キャデラック中心の品揃えによりキャデラックフリーク達から熱視線を送られるブルート。流行りのエスカレードのみならず、旧年式のキャデラック、いわゆる往年のキャデラックをも積極的に集め、適切な整備のもと再び世に送り出している。
そんなブルートに魅力的な90年代キャデラックが入庫した。1995年型キャデラック フリートウッドブロアムである。
全長5.7m、ホイールベース3m以上という巨大なボディのフリートウッド。当時はクリントン大統領の専用リムジンにも使われていたほどで、高級車としてのイメージが最も定着しているモデルだった。
スタイリングは古き良きアメリカ車の印象が色濃く出ている。そういう意味では、近年でもっともキャデラックらしいキャデラックと言えるのではないだろうか。
大げさに言ってしまえば、50年代のテールフィンの流れを汲むイメージである。その迫力はコンコースやドゥビルといったモデルよりも強く感じられる。
そんなブロアムだが、93年に17年振りの大幅なモデルチェンジが施されている。ボディサイズが大きくなった。また搭載される5.7リッターV8OHVエンジンはコルベットと同様のLT-1だが、260hp、最大トルク330lb-ftに進化している。
外観上の特徴は、伸びやかなフォルムとリアタイヤが半分近く隠れているデザイン。オールドスクールなこのホイールアーチが他のクルマとの絶対的な差別化となる。
インテリアはまさに当時の高級車で、スイッチ類にはメッキが多く使われる。シートはフワフワのソファーのようで、フロントベンチシートの6人乗り。
こうした高級感はどちらかというと90年代よりも80年代を引きずっているのかもしれない。
内装スイッチ類の感触などは、現代のアメ車でも感じられない硬質さ。
全体的にはシンプルなのだが、ウッド、プラスチック、メッキなどが巧みの組み合わされた一世代以上昔のアメリカの雰囲気をそのまま醸し出す。

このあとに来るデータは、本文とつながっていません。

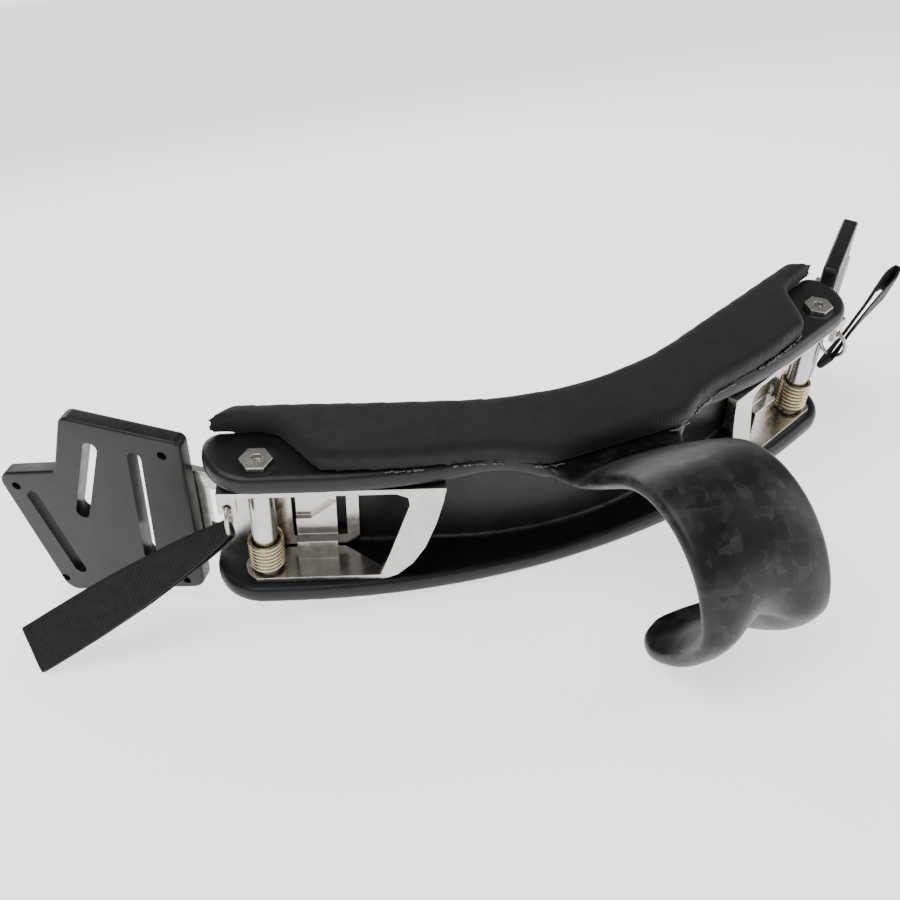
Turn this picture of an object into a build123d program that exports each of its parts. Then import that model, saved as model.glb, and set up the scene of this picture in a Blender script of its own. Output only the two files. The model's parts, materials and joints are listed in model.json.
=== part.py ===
"""Kite-harness spreader bar: a moulded channel bar with a fixed hook, a foam pad,
two spring-closed release levers and two latched strap plates.

The bar is first drawn upright: lever pins along +Z, +X along the bar, -Y towards the
hook and the lower lip's underside at z = 0.  The left end is drawn in its own arm
frame (x inboard, y back, z up, on the pin axis) and the right end mirrors it.  At the
end everything leans forward onto the points that the bar rests on: the front of the
lower lip and the lowest corners of the two strap plates.
All sizes are in millimetres and all angles in degrees.
"""

from build123d import *
import os
from math import atan2, cos, degrees, radians, sin, sqrt

# ---------------------------------------------------------------- the bar
PIN_X = 130.0             # half the distance between the two lever pins
SWEEP = 20.5              # how far each arm is swept back from the X axis
BAR_H = 68.0              # height of the channel over both lips
UPPER_LIP_T = 8.5
LOWER_LIP_T = 8.2
WEB_T = 4.0
REAR = 18.5               # back of the web, behind the pin axis
REAR_MID_Y = -18.6        # back of the web at the middle of the bar
LIP_FRONT = 10.5          # front edge of the lips, ahead of the pin axis
LIP_MID_Y = -37.5         # front edge of the lips at the middle of the bar
WEB_END = -8.0            # the web stops here, outboard of the pin
LOWER_FRONT = 12.5        # the lower lip reaches further forward
LOWER_MID_Y = -38.0
EAR_X = -1.5              # where the ear's rounded corner starts
EAR_R = 20.0              # front corner of the rounded ear
EAR_BACK_R = 8.0          # back corner of the rounded ear
LIP_ROUND = 3.0           # rounding along the free edges of the lips

# ---------------------------------------------------------------- the hook
HOOK_W = 24.8             # half width of the hook band
HOOK_START = 43.6         # where the band starts to climb, ahead of the pin line
HOOK_WALK = (             # bend radius or None, turn or length, steps
    (None, 9.0, 2),
    (22.0, 43.0, 4),
    (None, 30.5, 2),
    (35.0, -118.0, 9),
    (14.0, -35.0, 3),
    (60.0, -45.0, 6),
    (15.0, -30.0, 3),
)
HOOK_PROFILE = (          # distance along, half width, middle, shoulder, belly, edge
    (0.0, 24.8, 4.0, 3.9, 4.4, 3.4),
    (60.0, 24.8, 5.5, 5.1, 4.4, 3.3),
    (110.0, 24.8, 4.8, 4.8, 4.6, 3.2),
    (122.0, 24.8, 2.5, 4.2, 5.6, 3.2),
    (130.0, 24.8, -2.0, 2.6, 7.4, 3.2),
    (138.0, 24.8, -6.0, 0.6, 9.2, 3.1),
    (156.0, 24.8, -6.3, -0.4, 9.2, 3.0),
    (173.0, 24.8, -2.0, 0.5, 5.6, 2.8),
    (181.0, 22.4, 0.3, 0.9, 4.6, 2.5),
    (187.0, 18.2, 1.0, 1.2, 3.8, 2.2),
    (190.0, 13.5, 1.2, 1.2, 3.3, 2.0),
    (192.5, 8.0, 1.2, 1.2, 2.8, 1.7),
)
FLARE_R = 32.0            # concave flare from the lip into the hook
FLARE_U = 63.5            # where the flare meets the band's side
FLARE_STOP = 44.0         # the flat lip ends here, under the band

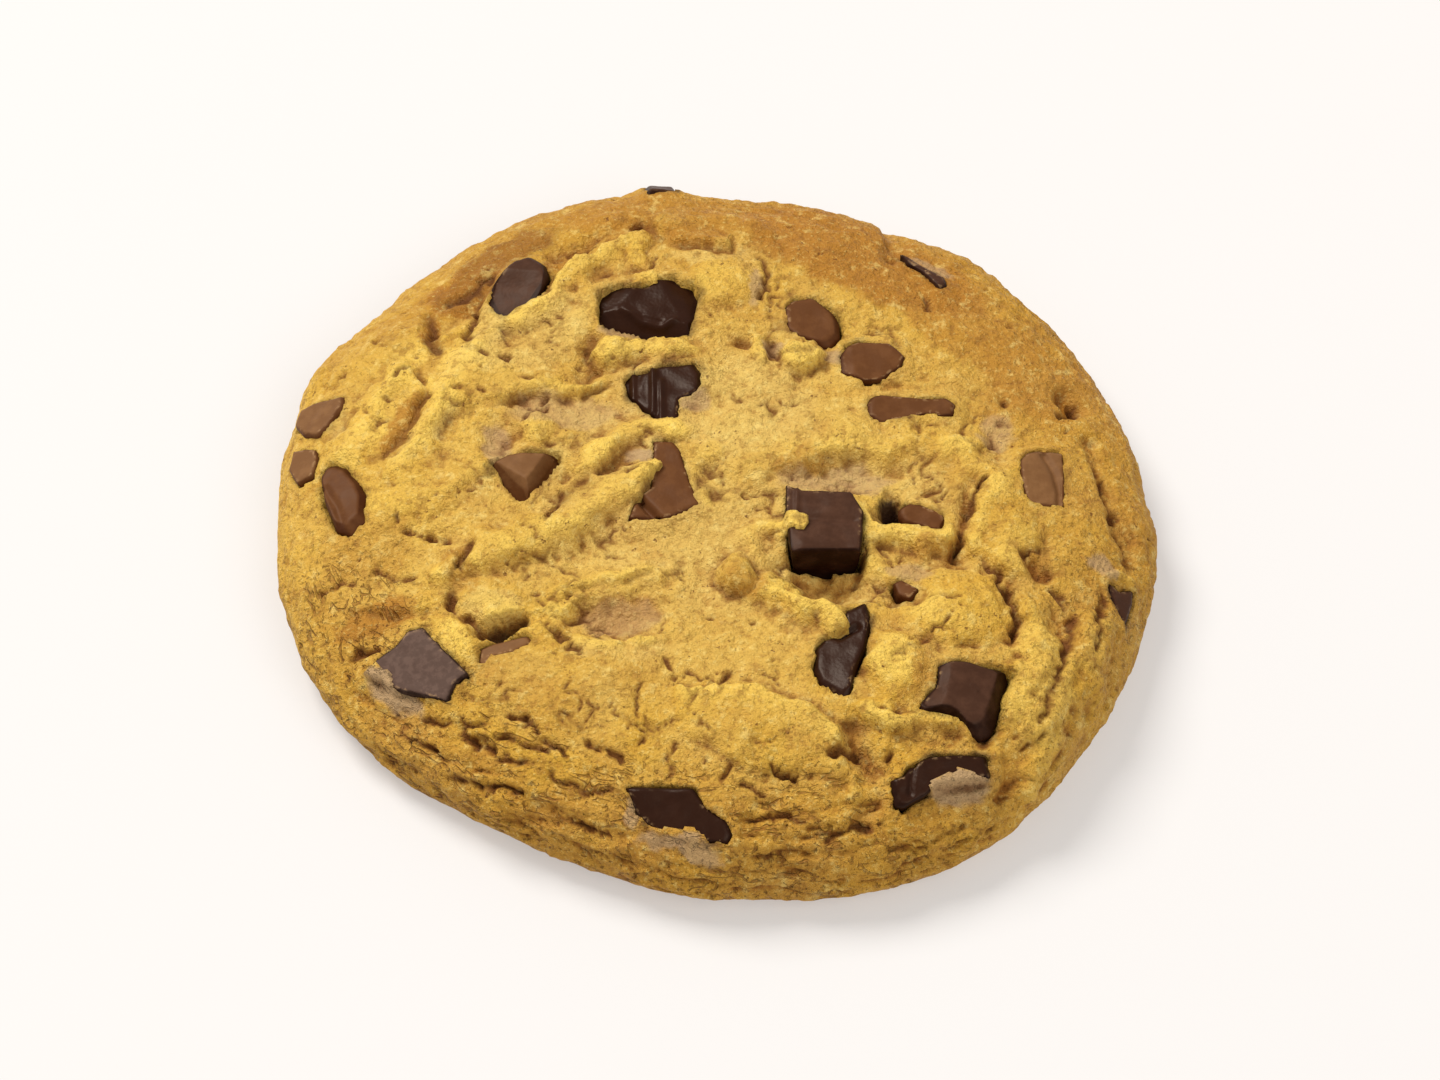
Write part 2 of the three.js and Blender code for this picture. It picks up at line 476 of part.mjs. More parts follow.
/** A manifold solid from a closed geometry. */
function solidOf(geometry) {
  const bare = geometry.clone();
  bare.deleteAttribute('normal');
  bare.deleteAttribute('uv');
  const merged = mergeVertices(bare, 1e-5);
  return new wasm.Manifold(new wasm.Mesh({
    numProp: 3,
    vertProperties: new Float32Array(merged.attributes.position.array),
    triVerts: new Uint32Array(merged.index.array),
  }));
}

/** A flat-shaded geometry from a manifold solid. */
function geometryOf(solid) {
  const mesh = solid.getMesh();
  const points = [];
  for (let i = 0; i < mesh.vertProperties.length; i += mesh.numProp) {
    points.push(...mesh.vertProperties.slice(i, i + 3));
  }
  const geometry = indexedGeometry(points, Array.from(mesh.triVerts));
  geometry.computeVertexNormals();
  return geometry;
}

// ---------------------------------------------------------------- the cookie
const bakedDough = new THREE.MeshStandardMaterial({ color: '#cf9c45', roughness: 0.88, metalness: 0 });
const darkChocolate = new THREE.MeshStandardMaterial({ color: '#32190f', roughness: 0.34, metalness: 0 });
const milkChocolate = new THREE.MeshStandardMaterial({ color: '#75492c', roughness: 0.45, metalness: 0 });

const cookie = new THREE.Group();
let dough = solidOf(doughGeometry());

/** Adds a chunk to the cookie and cuts its pocket out of the dough. */
function setChunk(chunk, name, material) {
  const seat = seatOf(chunk);
  const mesh = new THREE.Mesh(chunkGeometry(chunk, seat.outline), material);
  mesh.name = name;
  mesh.geometry.computeVertexNormals();
  mesh.position.copy(seat.origin);
  mesh.quaternion.copy(seat.turn);
  mesh.updateMatrixWorld();
  cookie.add(mesh);
  const cutter = pocketGeometry(chunk, seat.outline).applyMatrix4(mesh.matrixWorld);
  dough = dough.subtract(solidOf(cutter));
}

DARK_CHUNKS.forEach((chunk, i) => setChunk(chunk, `dark_chunk_${i + 1}`, darkChocolate));
MILK_CHUNKS.forEach((chunk, i) => setChunk(chunk, `milk_chunk_${i + 1}`, milkChocolate));

const doughMesh = new THREE.Mesh(geometryOf(dough), bakedDough);
doughMesh.name = 'dough';
cookie.add(doughMesh);

// The middle of the finished box's underside comes to the origin
const box = new THREE.Box3().setFromObject(cookie);
cookie.position.set(-(box.min.x + box.max.x) / 2, -(box.min.y + box.max.y) / 2, -box.min.z);

export default cookie;
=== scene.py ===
"""A round chocolate chunk cookie lying on a pale floor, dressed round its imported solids.

The dough is one fine mesh with the folds, crests, hollows and cracks of the solid dough, and the
crumb, pores and wrinkles of the real one. Each chunk is worked from its own solid: its broken
edges are rounded, and its faces are cut and roughened. Lengths in this file are millimetres in the
cookie's own plan, with the middle of the rim at the origin, unless a name says metres.
"""

from __future__ import annotations

import logging
import math
from collections.abc import Iterator
from dataclasses import dataclass, field
from enum import Enum

import bmesh
import bpy
import numpy as np
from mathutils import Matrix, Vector

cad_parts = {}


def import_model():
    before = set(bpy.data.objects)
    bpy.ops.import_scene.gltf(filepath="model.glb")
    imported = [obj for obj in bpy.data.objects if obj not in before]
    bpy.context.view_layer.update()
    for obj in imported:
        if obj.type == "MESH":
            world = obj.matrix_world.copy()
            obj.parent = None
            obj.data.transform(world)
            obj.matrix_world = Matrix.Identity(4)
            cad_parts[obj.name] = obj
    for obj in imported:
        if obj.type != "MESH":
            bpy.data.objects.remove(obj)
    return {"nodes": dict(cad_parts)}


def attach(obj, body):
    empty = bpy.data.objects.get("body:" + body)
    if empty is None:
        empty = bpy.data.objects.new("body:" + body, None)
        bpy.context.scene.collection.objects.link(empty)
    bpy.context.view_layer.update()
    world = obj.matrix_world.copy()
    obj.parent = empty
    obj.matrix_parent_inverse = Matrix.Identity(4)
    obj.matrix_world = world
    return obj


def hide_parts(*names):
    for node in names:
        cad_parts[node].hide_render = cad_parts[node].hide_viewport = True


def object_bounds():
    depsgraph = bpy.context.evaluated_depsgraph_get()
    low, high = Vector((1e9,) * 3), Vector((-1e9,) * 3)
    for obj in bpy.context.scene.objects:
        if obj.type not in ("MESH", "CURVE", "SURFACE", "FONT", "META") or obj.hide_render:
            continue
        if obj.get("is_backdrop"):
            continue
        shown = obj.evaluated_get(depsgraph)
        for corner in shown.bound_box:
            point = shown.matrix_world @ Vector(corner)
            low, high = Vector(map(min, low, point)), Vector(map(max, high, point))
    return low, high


LOG = logging.getLogger("cookie")

METRES = 0.001  # metres in a millimetre
RIM_CENTRE = np.array([0.015, -1.164, 0.0])  # the rim's middle in the frame, mm
FAR = 1e9  # farther than anything here, mm
TINY = 1e-6  # the least length that is divided by, mm
WELD = 1e-6  # vertices of a solid nearer than this are one, metres
Array = np.ndarray
Points = Array  # rows of x, y, z in mm
Colour = tuple[int, int, int]  # screen values from 0 to 255
Path = tuple[tuple[float, float], ...]  # corners in plan
Socket = bpy.types.NodeSocket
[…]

この車両は、9500キロにも満たない実走行車で、22年の歳月を経ているが、そのまま現状維持できている。だから、インテリアには新車時のタッチや雰囲気がまだまだ色濃く残り、シートも、たとえば助手席側の後席などはまったく使われた形跡がない。
聞けば「新車並行車であるから、日本仕様のディーラー車とはウインカーの位置が異なっていたり、とにかく本国仕様のままであるという。しかもフルノーマルだから、そして実走行ものだから、消耗品を交換してやるだけで、9500キロ走行の新車に近い状態に簡単に戻すことが可能という」と代表の市村氏は言う。
実際に触れても、いわゆる中古車としてのヤレがまったくない。昔馴染みの重たく大きなドアであるが、ドア下がりは当然ないし、内装のベタベタぐだぐたの感じもまったくない。ちょっと大げさだが、こんなキャデラックに触れられることに本気で感謝したくなる個体である。
ちなみに、この車両はオリジナルの外装ペイントのままでありバイナルトップの状態は良好であり、経年変化を手直しして得られた良好状態ではない。本気のそのままだから、雰囲気というかオーラというか、そういったものがまったく違うわけである。
くわえて、この年代のアメ車を動かすときに常に思うが、シートやステアリング、コラムシフトの位置決めがほぼジャストで決まるし、OHVエンジン搭載ゆえにボンネット位置が低く、着座位置からの窓越しの車幅のサイズ感もつかみやすく、とにかくすべてにおいてドライバーに優しい。本気で最高のセダンだと今も思う。
乗れば、おおらかな気分で目的地を目指せるクルマである。ステアリングの反応などはゆったりしていながらも正確であり、これだけの大きなボディにもかかわらず、ステアリングの切れ角が凄いから動かすことにおいて不自由さをあまり感じさせないのも素晴らしい。
これらすべてがいわゆるアメ車独特の世界観ということになるのだろうが、最新のアメ車を知っている人間が乗っても嫌にならないがポイントである。個性的ではあるが、今の時代には感じることができないアメ車の味だけに、楽しさの方がすべてにおいて上回ってしまうから不思議である。
年式的な経過を考えればヒストリックカーと言っても過言ではないが、距離だけを見れば、まだまだ新車に毛が生えた状態だし、時間経過による消耗品だけの交換で十二分にキャデラックワールドを堪能することができるだろう。
再び市村曰く「最新のキャデラックには旧年式の質感と90年代のLT-1エンジンを搭載しているという点に、今なら余計に価値を感じますね。整備性も悪くないですし、実走距離からも、この先何十年も所有できる個体でしょう」
大きな高級車と言われた「あの時代」のアメ車に一度でも乗ってみたいと思うなら、絶好の機会かもしれないし、エスカレードももちろんいいが、ちょっと古めのキャデラックはもっといいかも。キャデラックの神髄を味わってみるのに最高の個体であると思う。